Strong experience with cloud-native ecosystems (GCP ), including BigQuery, Serverless, Pub/Sub, or equivalent.

Expertise in batch and streaming technologies (Kafka, Spark Structured Streaming, Flink, Druid, etc.).

Experience working with hybrid architectures that support both real-time operations and analytical workloads.

Agentic & AI-Ready Systems Knowledge

Strong understanding of semantic modeling, embeddings, knowledge graphs, and vector indexing.

Experience supporting RAG, context-aware AI, and agent orchestration through data platform design.

Ability to reason about schema design, latency, storage formats, and their impact on AI behavior and outcomes.

Strong Engineering Foundation

Fluency in Python, Java, or Scala.

Deep experience with Spark/PySpark and large-scale SQL optimization.

Strong systems thinking, performance tuning, and operational excellence mindset.

Influence & Communication

Demonstrated ability to lead through influence in complex, matrixed organizations.

Executive-level communication skills, with the ability to connect technical strategy to business and customer impact.

Proven experience building pipelines on Big Data Technologies/Stack – Hadoop, Spark, Hive, Presto, Kafka, Airflow Scheduler and GCP suite of data tools.

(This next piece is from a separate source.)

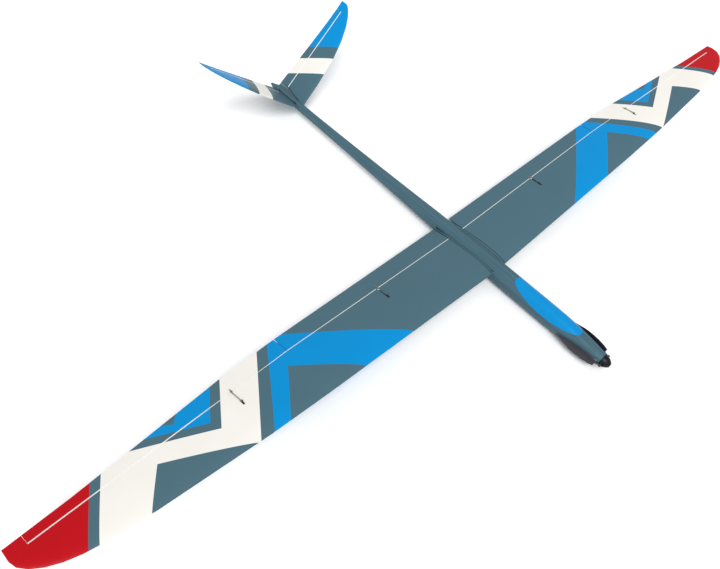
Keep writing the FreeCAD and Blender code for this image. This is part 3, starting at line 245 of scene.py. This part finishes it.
def tailSkin(name, hinged=False):
    # the tail's skins come from the same kind of mould and have the same film
    material, tree, surface = newMaterial(name, **paint["gloss"])
    parts = addNode(tree, "ShaderNodeSeparateXYZ", {0: objectPlace(tree)})
    across = addNode(tree, "ShaderNodeMath", {0: parts.outputs["X"]}, operation="ABSOLUTE").outputs[0]
    folded = addNode(tree, "ShaderNodeCombineXYZ",
                     {"X": across, "Y": parts.outputs["Y"], "Z": parts.outputs["Z"]})
    lean = math.radians(tailPlan["angle"])
    out = addNode(tree, "ShaderNodeVectorMath",
                  {0: folded.outputs[0], 1: (mmPerMetre * math.cos(lean), 0, mmPerMetre * math.sin(lean))},
                  operation="DOT_PRODUCT").outputs["Value"]
    out = addNode(tree, "ShaderNodeMath", {0: out, 1: -tailPlan["base"] * math.sin(lean)}).outputs[0]
    aft = addNode(tree, "ShaderNodeMath", {0: parts.outputs["Y"], 1: mmPerMetre},
                  operation="MULTIPLY").outputs[0]
    place = addNode(tree, "ShaderNodeCombineXYZ", {"X": out, "Y": aft, "Z": 1.0}).outputs[0]
    white = crispMask(tree, borderSum(tree, place, tailPlan["whiteStart"], (150, 650)),
                      borderSum(tree, place, tailPlan["whiteEnd"], (120, 650)))
    colour = blendColour(tree, hexColour(paint["greyBlue"]), hexColour(paint["creamWhite"]), white)
    blue = crispMask(tree, borderSum(tree, place, tailPlan["blueStart"], (350, 680)))
    colour = blendColour(tree, colour, hexColour(paint["brightBlue"]), blue)
    if hinged:
        colour = hingeStrip(tree, place, colour, tailPlan, "hinge")
    paintFilm(tree, surface, colour)
    return material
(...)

Deep understanding of the Hadoop ecosystem and strong conceptual knowledge in Hadoop architecture components and experience in working on at least one Big Data technology with Java, Python or Scala.

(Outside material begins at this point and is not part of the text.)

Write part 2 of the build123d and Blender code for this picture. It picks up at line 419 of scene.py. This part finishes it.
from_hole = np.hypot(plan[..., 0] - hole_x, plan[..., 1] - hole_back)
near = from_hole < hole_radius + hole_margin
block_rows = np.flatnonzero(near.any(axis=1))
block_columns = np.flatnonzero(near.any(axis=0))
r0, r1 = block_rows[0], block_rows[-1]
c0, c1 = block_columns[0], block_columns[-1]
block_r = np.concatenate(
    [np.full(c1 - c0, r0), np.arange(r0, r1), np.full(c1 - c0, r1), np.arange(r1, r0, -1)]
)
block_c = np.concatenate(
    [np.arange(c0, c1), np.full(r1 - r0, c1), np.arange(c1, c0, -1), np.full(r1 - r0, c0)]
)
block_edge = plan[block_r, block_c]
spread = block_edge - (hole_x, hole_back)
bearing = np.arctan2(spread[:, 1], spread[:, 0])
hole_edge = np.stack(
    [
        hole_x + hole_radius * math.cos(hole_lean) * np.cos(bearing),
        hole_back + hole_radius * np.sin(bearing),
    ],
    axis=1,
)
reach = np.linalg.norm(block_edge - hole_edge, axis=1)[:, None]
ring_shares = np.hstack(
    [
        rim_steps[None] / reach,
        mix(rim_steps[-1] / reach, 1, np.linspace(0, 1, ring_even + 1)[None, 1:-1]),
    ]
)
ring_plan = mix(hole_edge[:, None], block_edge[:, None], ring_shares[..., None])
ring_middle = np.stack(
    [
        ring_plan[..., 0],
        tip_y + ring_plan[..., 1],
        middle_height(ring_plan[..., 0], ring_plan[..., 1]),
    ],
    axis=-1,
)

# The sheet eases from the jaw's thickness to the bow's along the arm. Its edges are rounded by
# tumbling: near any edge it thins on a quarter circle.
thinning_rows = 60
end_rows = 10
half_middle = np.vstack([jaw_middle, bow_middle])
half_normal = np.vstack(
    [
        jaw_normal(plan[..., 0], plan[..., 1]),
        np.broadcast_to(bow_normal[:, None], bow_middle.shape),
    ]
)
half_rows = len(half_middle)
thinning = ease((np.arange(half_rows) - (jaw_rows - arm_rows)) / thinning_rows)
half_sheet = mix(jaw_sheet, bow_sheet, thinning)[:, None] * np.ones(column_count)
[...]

Strong knowledge of deploying and managing applications in GCP.

Strong scripting skills to process large amount of data and highly proficient in SQL.

Preferred

Solid knowledge of Linux systems with the ability to troubleshoot issues in complex, distributed, multi-tier architectures.

Experience in secure, scalable and highly available services.

Experience with data science and machine learning is a plus.

Build the infrastructure required for optimal extraction, transformation, and loading of data from a wide variety of data sources using SQL and GCP ‘big data’ technologies.

Excellent hands-on working knowledge and experience with object-oriented/object function scripting languages: Python, Java, C++, Scala, and development of Micro-services.

Good written and verbal communication skills.